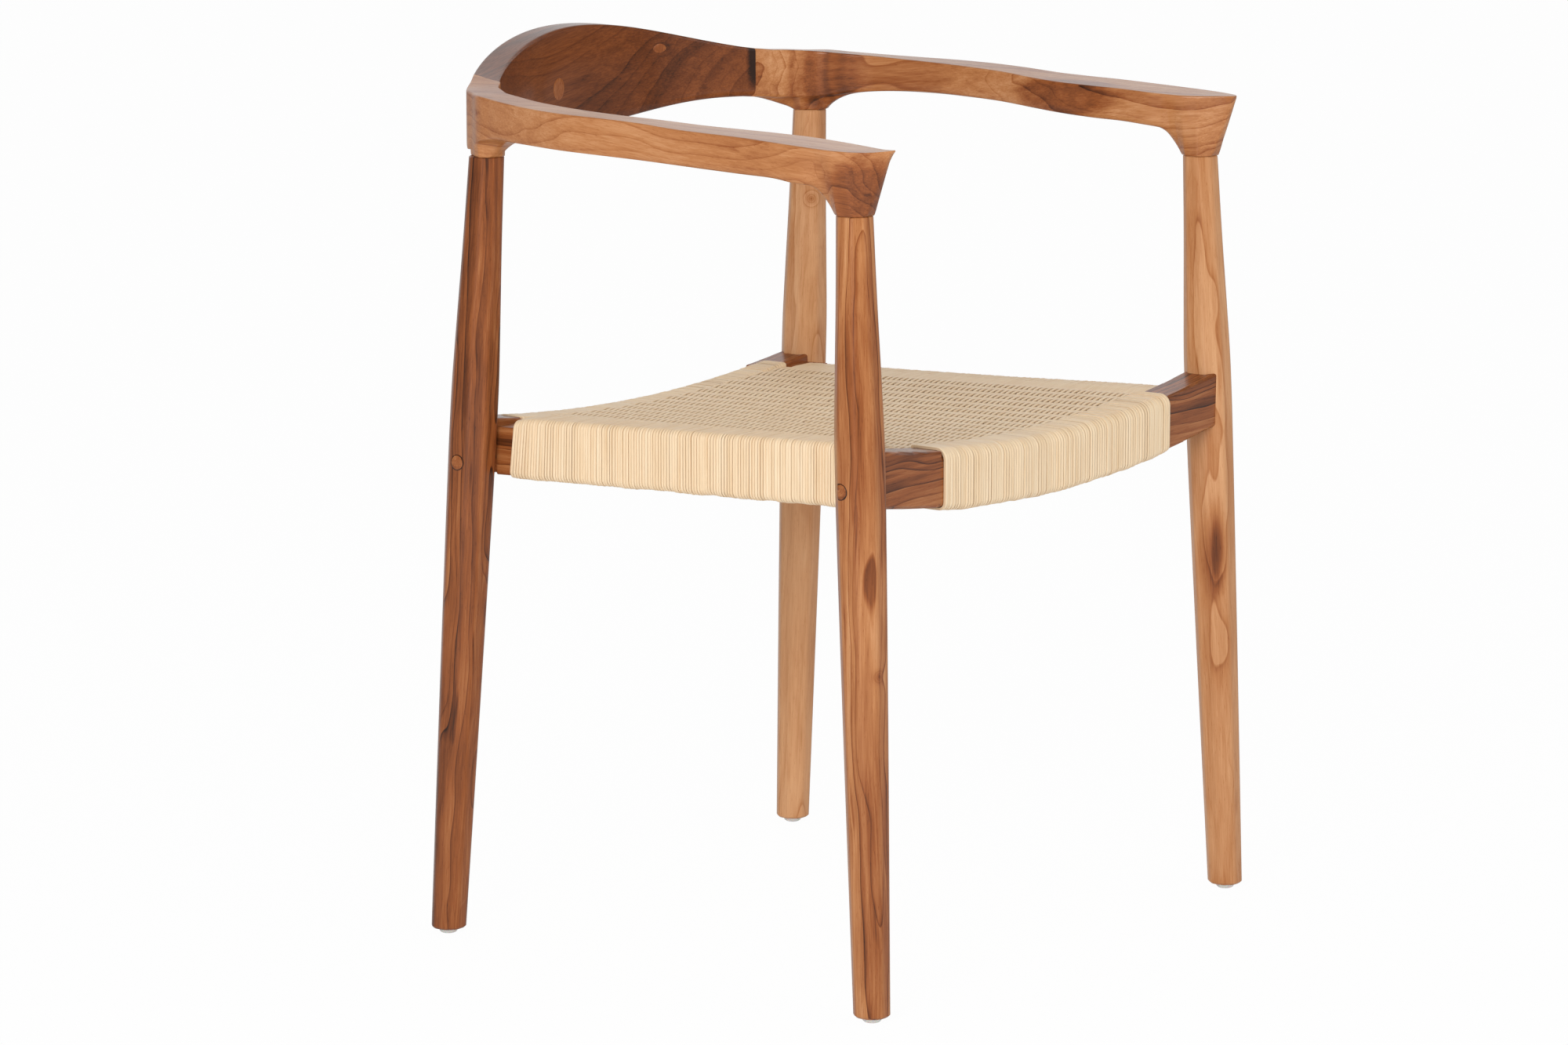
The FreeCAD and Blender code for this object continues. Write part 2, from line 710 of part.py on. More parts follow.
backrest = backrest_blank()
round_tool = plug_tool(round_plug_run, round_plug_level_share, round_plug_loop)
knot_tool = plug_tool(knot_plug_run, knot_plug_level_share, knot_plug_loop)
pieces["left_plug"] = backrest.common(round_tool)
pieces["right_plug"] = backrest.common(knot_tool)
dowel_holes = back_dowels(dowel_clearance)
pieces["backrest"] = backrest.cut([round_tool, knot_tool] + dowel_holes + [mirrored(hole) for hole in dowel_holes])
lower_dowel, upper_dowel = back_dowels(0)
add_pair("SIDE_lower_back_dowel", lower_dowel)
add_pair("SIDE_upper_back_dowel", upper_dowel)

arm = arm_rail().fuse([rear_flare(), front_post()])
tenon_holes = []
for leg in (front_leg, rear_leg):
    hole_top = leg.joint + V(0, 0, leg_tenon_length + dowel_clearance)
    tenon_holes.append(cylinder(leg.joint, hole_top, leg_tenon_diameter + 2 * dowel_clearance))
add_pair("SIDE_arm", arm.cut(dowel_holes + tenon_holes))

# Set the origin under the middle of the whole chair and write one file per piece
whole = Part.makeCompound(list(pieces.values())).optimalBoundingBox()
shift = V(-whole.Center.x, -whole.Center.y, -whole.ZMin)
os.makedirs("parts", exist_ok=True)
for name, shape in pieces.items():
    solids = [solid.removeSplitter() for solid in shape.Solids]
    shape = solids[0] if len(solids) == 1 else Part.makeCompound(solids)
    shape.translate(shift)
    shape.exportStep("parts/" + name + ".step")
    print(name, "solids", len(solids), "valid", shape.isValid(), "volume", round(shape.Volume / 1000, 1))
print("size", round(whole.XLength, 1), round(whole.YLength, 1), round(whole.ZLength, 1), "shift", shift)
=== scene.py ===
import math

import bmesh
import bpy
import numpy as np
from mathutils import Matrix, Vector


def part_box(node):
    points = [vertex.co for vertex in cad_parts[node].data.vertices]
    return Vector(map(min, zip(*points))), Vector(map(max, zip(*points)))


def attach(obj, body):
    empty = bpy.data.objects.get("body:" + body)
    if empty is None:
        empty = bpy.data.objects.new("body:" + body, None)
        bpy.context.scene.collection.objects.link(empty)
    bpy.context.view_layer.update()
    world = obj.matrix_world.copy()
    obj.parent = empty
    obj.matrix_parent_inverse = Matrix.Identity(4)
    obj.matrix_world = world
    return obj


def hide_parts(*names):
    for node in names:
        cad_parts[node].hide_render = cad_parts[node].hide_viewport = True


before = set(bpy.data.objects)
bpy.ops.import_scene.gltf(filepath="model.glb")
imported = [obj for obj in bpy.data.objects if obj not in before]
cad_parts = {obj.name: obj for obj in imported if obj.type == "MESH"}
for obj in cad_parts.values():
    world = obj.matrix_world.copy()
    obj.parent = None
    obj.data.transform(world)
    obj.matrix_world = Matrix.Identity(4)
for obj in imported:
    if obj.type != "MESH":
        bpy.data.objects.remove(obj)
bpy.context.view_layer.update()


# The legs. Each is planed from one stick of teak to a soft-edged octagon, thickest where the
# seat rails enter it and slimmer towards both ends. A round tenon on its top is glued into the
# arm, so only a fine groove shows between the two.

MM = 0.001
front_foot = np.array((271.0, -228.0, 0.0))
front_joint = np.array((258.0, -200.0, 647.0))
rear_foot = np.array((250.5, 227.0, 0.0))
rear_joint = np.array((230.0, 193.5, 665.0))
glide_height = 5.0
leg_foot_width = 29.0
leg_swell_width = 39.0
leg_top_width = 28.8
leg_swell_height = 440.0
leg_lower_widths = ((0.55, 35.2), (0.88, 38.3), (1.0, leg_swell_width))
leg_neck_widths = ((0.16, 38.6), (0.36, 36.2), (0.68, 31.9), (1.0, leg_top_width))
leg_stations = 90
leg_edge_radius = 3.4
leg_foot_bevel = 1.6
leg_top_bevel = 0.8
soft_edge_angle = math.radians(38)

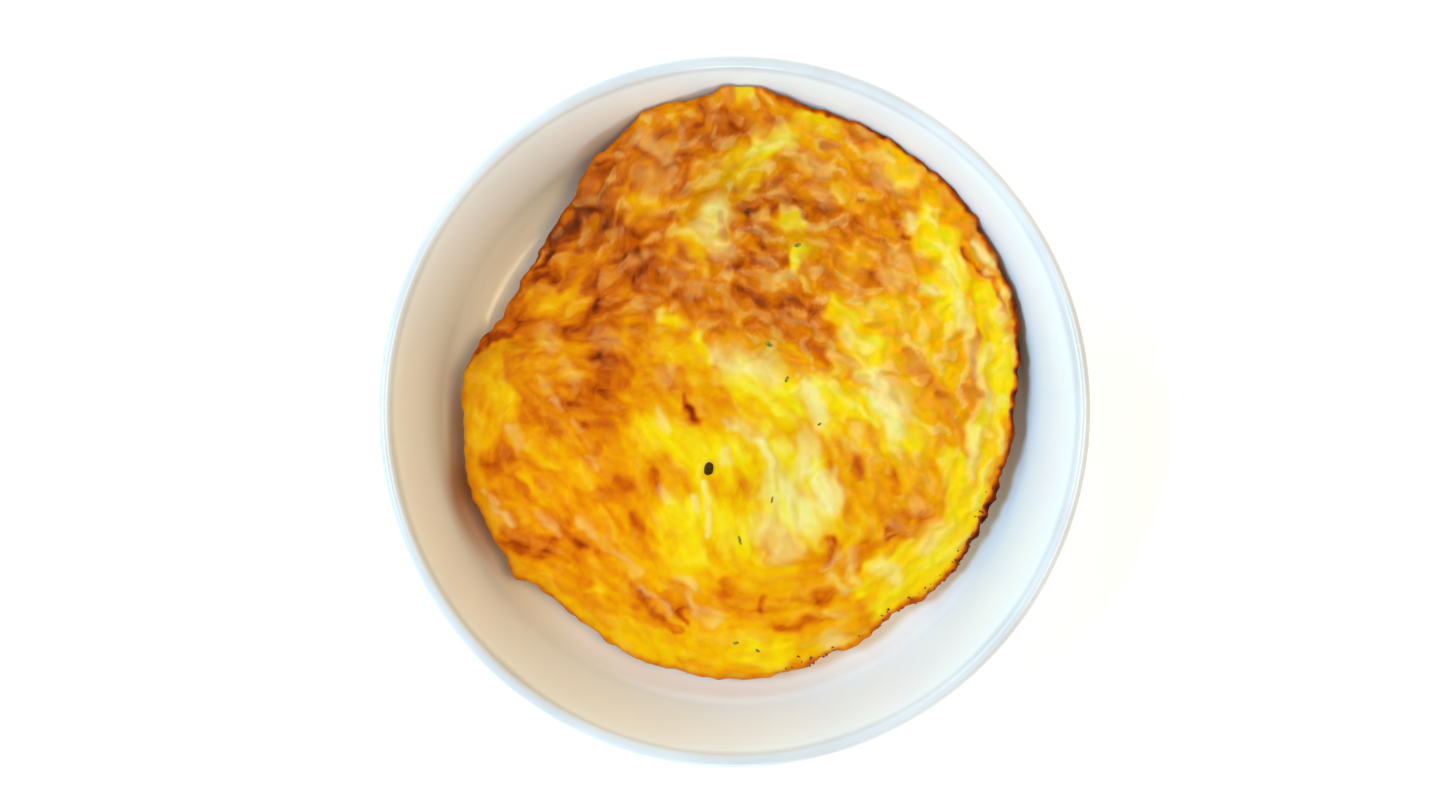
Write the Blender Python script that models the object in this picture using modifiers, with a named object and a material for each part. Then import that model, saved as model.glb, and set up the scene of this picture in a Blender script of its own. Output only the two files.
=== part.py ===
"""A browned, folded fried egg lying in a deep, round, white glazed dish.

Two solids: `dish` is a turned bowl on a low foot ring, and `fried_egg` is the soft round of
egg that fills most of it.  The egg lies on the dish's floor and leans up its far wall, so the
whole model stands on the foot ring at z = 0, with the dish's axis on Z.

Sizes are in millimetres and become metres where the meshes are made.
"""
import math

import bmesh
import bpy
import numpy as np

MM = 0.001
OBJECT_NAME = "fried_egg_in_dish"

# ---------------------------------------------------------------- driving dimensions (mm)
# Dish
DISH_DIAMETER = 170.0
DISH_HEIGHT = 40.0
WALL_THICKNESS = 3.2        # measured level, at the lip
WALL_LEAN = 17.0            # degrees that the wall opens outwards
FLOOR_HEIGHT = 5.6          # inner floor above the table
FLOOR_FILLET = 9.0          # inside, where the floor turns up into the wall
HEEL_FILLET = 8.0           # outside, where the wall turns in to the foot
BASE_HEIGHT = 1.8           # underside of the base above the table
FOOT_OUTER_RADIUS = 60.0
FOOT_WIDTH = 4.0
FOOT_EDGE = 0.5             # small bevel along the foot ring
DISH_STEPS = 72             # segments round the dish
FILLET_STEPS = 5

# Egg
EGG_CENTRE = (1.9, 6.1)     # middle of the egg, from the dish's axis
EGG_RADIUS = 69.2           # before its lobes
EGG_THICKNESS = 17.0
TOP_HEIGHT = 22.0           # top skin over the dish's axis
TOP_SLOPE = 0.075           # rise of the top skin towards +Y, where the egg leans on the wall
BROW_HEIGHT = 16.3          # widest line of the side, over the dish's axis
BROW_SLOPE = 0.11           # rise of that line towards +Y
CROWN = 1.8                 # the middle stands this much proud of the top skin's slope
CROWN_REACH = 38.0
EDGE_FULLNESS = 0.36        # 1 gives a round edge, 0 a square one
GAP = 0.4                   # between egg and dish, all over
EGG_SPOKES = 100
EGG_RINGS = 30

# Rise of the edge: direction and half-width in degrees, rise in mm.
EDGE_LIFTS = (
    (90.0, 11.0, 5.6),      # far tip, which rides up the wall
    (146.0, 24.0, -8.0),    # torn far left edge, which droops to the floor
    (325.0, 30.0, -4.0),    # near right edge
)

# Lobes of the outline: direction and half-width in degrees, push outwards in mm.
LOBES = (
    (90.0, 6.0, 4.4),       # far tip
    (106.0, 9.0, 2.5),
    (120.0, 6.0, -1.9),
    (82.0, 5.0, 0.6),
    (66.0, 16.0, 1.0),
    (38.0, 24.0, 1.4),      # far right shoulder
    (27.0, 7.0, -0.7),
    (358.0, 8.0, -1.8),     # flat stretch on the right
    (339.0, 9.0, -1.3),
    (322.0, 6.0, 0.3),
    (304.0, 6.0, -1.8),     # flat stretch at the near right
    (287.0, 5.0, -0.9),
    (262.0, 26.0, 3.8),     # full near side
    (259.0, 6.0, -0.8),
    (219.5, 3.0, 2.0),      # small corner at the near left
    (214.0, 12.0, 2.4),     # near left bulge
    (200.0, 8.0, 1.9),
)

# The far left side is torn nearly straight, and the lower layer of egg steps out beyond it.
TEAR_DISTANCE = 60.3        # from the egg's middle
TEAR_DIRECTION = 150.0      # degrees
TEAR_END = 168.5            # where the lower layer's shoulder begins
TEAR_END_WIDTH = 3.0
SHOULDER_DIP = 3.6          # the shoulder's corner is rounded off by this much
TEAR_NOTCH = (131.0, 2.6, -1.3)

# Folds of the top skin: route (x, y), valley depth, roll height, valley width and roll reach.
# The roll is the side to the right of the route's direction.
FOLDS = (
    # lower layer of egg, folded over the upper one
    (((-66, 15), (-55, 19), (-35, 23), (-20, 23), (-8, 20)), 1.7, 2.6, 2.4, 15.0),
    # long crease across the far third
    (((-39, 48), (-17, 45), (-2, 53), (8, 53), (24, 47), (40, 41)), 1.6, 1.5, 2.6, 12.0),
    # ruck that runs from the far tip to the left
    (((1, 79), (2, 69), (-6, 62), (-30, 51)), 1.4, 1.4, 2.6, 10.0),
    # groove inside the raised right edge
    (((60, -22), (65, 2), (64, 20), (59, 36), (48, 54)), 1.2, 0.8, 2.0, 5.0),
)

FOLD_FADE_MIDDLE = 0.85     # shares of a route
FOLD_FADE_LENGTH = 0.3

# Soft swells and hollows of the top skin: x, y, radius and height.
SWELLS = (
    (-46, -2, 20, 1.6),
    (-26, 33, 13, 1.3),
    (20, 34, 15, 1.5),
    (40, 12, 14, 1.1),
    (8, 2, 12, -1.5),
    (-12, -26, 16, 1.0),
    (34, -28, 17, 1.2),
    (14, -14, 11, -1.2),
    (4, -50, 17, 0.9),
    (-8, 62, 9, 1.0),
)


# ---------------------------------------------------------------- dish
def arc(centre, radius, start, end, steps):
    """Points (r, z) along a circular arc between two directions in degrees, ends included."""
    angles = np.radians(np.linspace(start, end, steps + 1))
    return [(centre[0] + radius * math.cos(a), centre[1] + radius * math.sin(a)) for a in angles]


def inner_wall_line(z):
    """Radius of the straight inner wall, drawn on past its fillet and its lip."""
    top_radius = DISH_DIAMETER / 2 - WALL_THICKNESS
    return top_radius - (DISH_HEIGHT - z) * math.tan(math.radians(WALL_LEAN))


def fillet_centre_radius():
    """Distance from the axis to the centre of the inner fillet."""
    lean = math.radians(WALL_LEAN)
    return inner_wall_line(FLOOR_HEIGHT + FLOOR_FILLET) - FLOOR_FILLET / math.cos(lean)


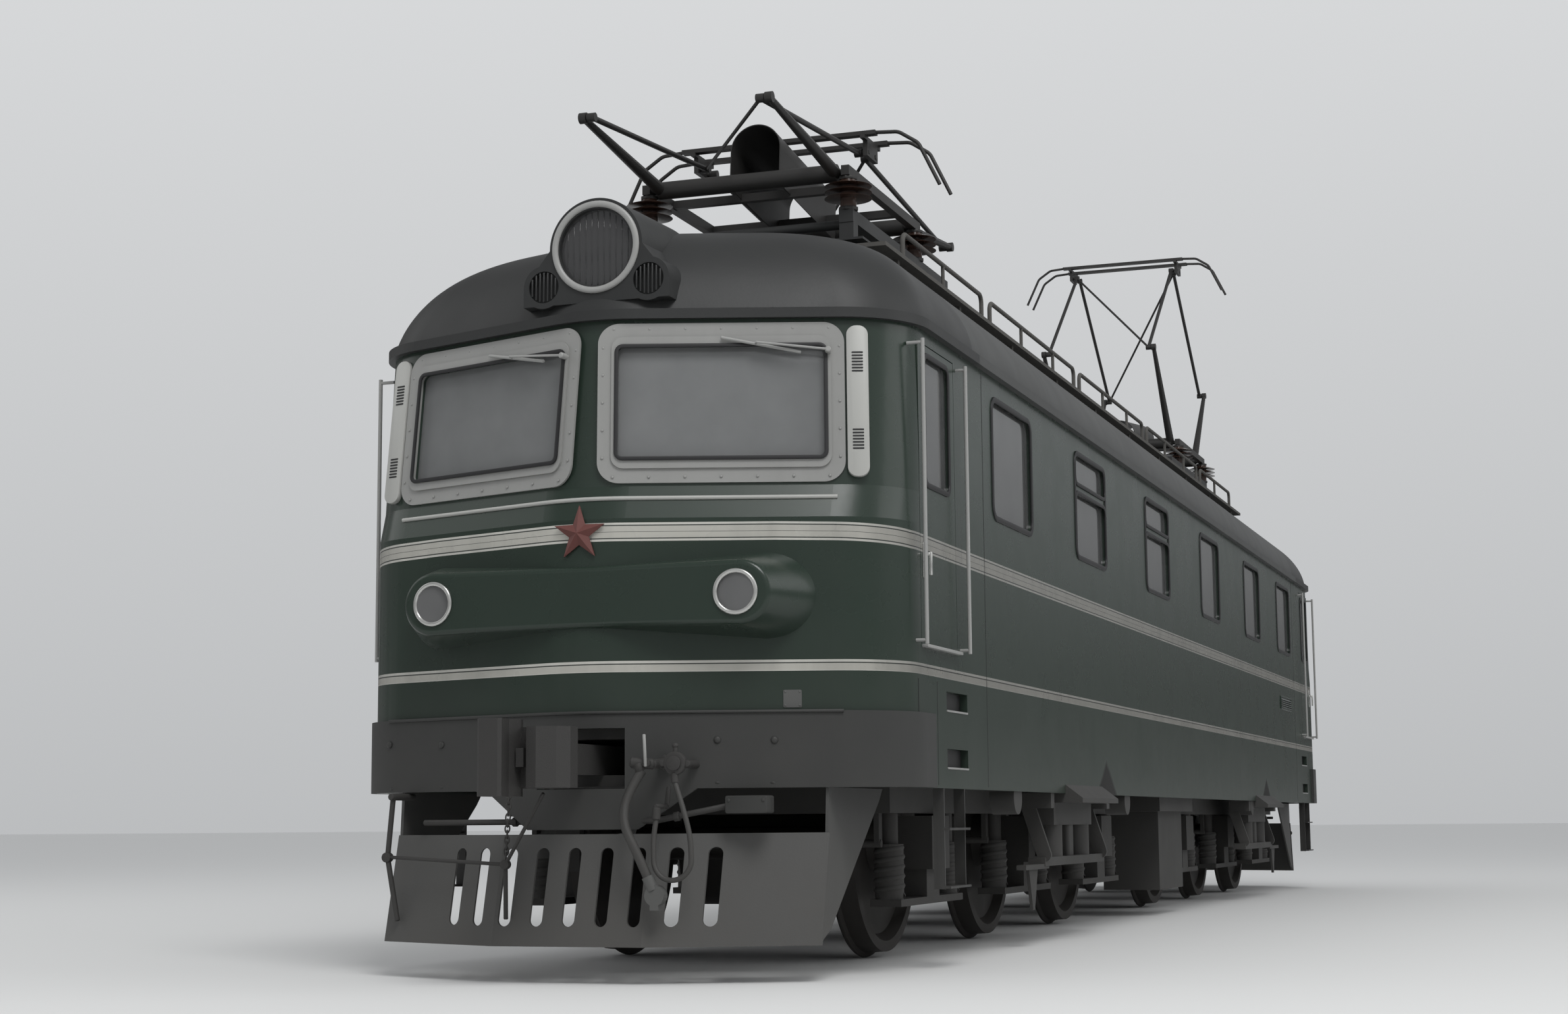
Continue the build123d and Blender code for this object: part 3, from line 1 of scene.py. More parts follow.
◇ ◇ ◇ ◇ ◇ ◇ ◇
> **WHAT IS NEEDED**: Reproduce the lines exactly, taking as the first line the one with "# Set the origin" and as the last line the one with "for node in", and include nothing else.

> **WRITTEN ANSWER**:
# Set the origin under the middle of the whole chair and write one file per piece
whole = Part.makeCompound(list(pieces.values())).optimalBoundingBox()
shift = V(-whole.Center.x, -whole.Center.y, -whole.ZMin)
os.makedirs("parts", exist_ok=True)
for name, shape in pieces.items():
    solids = [solid.removeSplitter() for solid in shape.Solids]
    shape = solids[0] if len(solids) == 1 else Part.makeCompound(solids)
    shape.translate(shift)
    shape.exportStep("parts/" + name + ".step")
    print(name, "solids", len(solids), "valid", shape.isValid(), "volume", round(shape.Volume / 1000, 1))
print("size", round(whole.XLength, 1), round(whole.YLength, 1), round(whole.ZLength, 1), "shift", shift)
=== scene.py ===
import math

import bmesh
import bpy
import numpy as np
from mathutils import Matrix, Vector


def part_box(node):
    points = [vertex.co for vertex in cad_parts[node].data.vertices]
    return Vector(map(min, zip(*points))), Vector(map(max, zip(*points)))


def attach(obj, body):
    empty = bpy.data.objects.get("body:" + body)
    if empty is None:
        empty = bpy.data.objects.new("body:" + body, None)
        bpy.context.scene.collection.objects.link(empty)
    bpy.context.view_layer.update()
    world = obj.matrix_world.copy()
    obj.parent = empty
    obj.matrix_parent_inverse = Matrix.Identity(4)
    obj.matrix_world = world
    return obj


def hide_parts(*names):
    for node in names:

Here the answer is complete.